Rows from a 3D modeling dataset
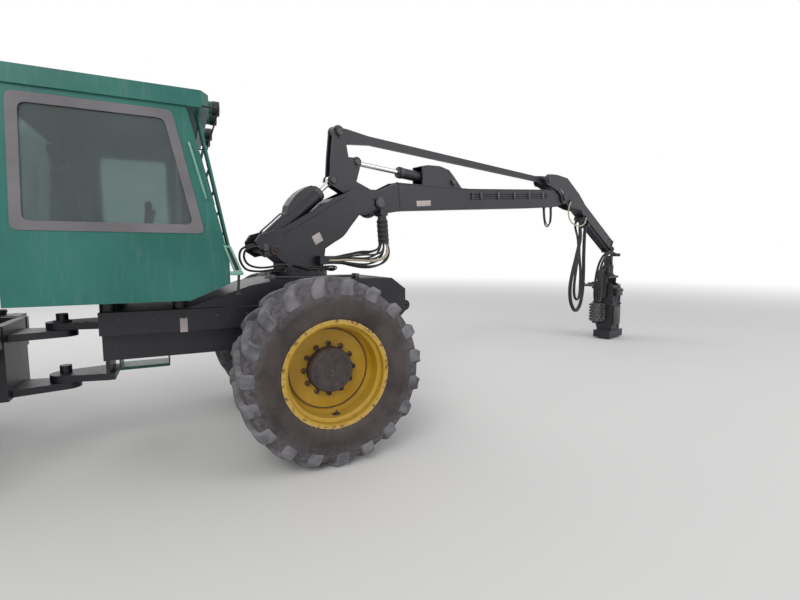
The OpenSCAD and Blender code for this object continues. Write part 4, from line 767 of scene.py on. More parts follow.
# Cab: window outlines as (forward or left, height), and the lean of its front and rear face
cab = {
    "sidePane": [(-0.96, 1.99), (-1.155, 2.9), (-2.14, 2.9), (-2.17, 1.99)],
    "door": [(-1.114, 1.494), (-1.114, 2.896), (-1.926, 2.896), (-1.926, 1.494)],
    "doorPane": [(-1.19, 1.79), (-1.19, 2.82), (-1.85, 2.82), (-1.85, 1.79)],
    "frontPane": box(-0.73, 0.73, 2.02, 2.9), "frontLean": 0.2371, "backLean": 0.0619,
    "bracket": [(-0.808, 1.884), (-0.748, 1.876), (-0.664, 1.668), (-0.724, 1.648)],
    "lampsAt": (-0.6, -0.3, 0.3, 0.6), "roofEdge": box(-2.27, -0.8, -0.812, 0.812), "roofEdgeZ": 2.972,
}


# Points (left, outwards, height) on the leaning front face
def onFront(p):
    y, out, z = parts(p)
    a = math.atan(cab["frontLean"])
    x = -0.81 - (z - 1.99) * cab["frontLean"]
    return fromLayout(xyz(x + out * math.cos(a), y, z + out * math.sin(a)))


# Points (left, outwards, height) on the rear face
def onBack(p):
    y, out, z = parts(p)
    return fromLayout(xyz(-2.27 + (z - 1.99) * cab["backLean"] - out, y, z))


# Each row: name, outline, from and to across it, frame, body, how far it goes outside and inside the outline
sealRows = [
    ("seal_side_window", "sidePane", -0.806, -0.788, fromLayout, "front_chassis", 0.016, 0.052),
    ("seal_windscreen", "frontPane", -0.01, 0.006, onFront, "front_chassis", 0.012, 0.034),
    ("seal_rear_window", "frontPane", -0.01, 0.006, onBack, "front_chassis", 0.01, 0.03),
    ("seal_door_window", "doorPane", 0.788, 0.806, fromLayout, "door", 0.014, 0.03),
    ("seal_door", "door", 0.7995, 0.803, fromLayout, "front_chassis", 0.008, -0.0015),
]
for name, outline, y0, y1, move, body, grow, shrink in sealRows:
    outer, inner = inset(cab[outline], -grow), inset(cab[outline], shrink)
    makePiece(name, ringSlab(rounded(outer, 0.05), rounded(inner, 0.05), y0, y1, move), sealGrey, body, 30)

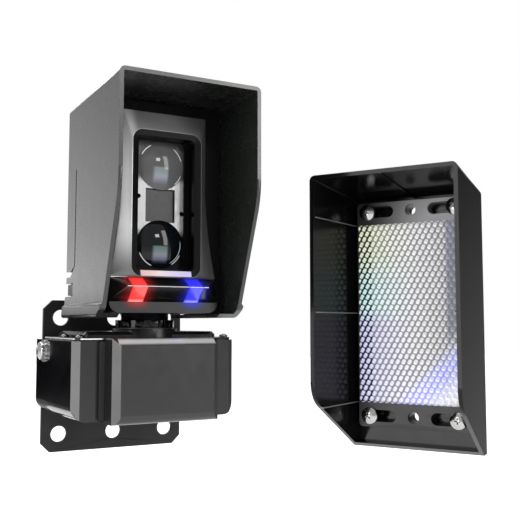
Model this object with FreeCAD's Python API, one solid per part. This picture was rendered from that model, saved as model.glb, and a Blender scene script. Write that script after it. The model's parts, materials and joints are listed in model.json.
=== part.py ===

### WHAT IS NEEDED
Print the entries exactly. Include every one.

### FINAL ANSWER
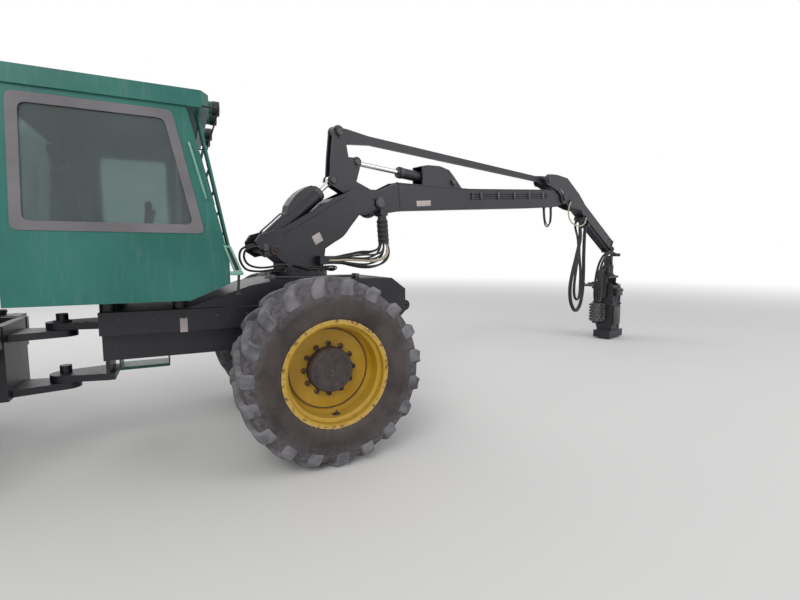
The OpenSCAD and Blender code for this object continues. Write part 4, from line 767 of scene.py on. More parts follow.
# Cab: window outlines as (forward or left, height), and the lean of its front and rear face
cab = {
    "sidePane": [(-0.96, 1.99), (-1.155, 2.9), (-2.14, 2.9), (-2.17, 1.99)],
    "door": [(-1.114, 1.494), (-1.114, 2.896), (-1.926, 2.896), (-1.926, 1.494)],
    "doorPane": [(-1.19, 1.79), (-1.19, 2.82), (-1.85, 2.82), (-1.85, 1.79)],
    "frontPane": box(-0.73, 0.73, 2.02, 2.9), "frontLean": 0.2371, "backLean": 0.0619,
    "bracket": [(-0.808, 1.884), (-0.748, 1.876), (-0.664, 1.668), (-0.724, 1.648)],
    "lampsAt": (-0.6, -0.3, 0.3, 0.6), "roofEdge": box(-2.27, -0.8, -0.812, 0.812), "roofEdgeZ": 2.972,
}


# Points (left, outwards, height) on the leaning front face
def onFront(p):
    y, out, z = parts(p)
    a = math.atan(cab["frontLean"])
    x = -0.81 - (z - 1.99) * cab["frontLean"]
    return fromLayout(xyz(x + out * math.cos(a), y, z + out * math.sin(a)))


# Points (left, outwards, height) on the rear face
def onBack(p):
    y, out, z = parts(p)
    return fromLayout(xyz(-2.27 + (z - 1.99) * cab["backLean"] - out, y, z))


# Each row: name, outline, from and to across it, frame, body, how far it goes outside and inside the outline
sealRows = [
    ("seal_side_window", "sidePane", -0.806, -0.788, fromLayout, "front_chassis", 0.016, 0.052),
    ("seal_windscreen", "frontPane", -0.01, 0.006, onFront, "front_chassis", 0.012, 0.034),
    ("seal_rear_window", "frontPane", -0.01, 0.006, onBack, "front_chassis", 0.01, 0.03),
    ("seal_door_window", "doorPane", 0.788, 0.806, fromLayout, "door", 0.014, 0.03),
    ("seal_door", "door", 0.7995, 0.803, fromLayout, "front_chassis", 0.008, -0.0015),
]
for name, outline, y0, y1, move, body, grow, shrink in sealRows:
    outer, inner = inset(cab[outline], -grow), inset(cab[outline], shrink)
    makePiece(name, ringSlab(rounded(outer, 0.05), rounded(inner, 0.05), y0, y1, move), sealGrey, body, 30)

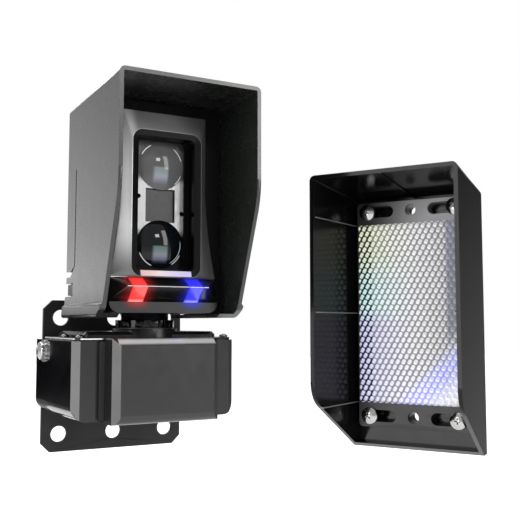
Model this object with FreeCAD's Python API, one solid per part. This picture was rendered from that model, saved as model.glb, and a Blender scene script. Write that script after it. The model's parts, materials and joints are listed in model.json.
=== part.py ===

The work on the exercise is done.